By 1959, the future of the NMAIA and its organization of the Market was in doubt. Fortunately, Al Packard, whose legacy Packards on the Plaza is now in the process of closing after a successful 75 years in business, took on the cause. Packard and other prominent figures supported the NMAIA in bringing organization to the Market and reviving the juried exhibits and prizes. Efforts became entirely focused around the extensive organization of Indian Market.

The 1960s brought a renewed national interest in Native American culture, which helped the cause considerably. In 1962, the Market was held the weekend preceding Fiestas, establishing its independence from any other event. Gradually, throughout the Sixties, more and more rows of booths were installed for vendors so that in addition to the 100 artists under the portal, there was now booth space for an additional seventy-five.

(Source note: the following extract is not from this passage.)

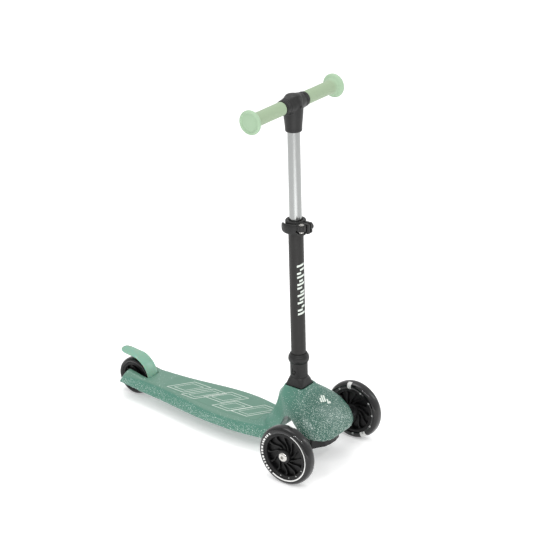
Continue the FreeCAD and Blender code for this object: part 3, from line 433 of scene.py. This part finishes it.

By 1980, 330 booths were provided. In 2002, 625 booths enabled the participation of as many as a thousand artists. Those numbers seem to be holding steady. As the 92nd Annual Indian Market draws to a close in 2013, as many as 220 tribes from the U.S and Canada participated, over 600 booths lined the Plaza and surrounding streets, as many as 68 judges determined winners in over 3,600 category classifications and awarded over $110,000 in prizes. More than a thousand artists attended. The white roofs of vendor booths line the streets surrounding the plaza and stretch for many blocks.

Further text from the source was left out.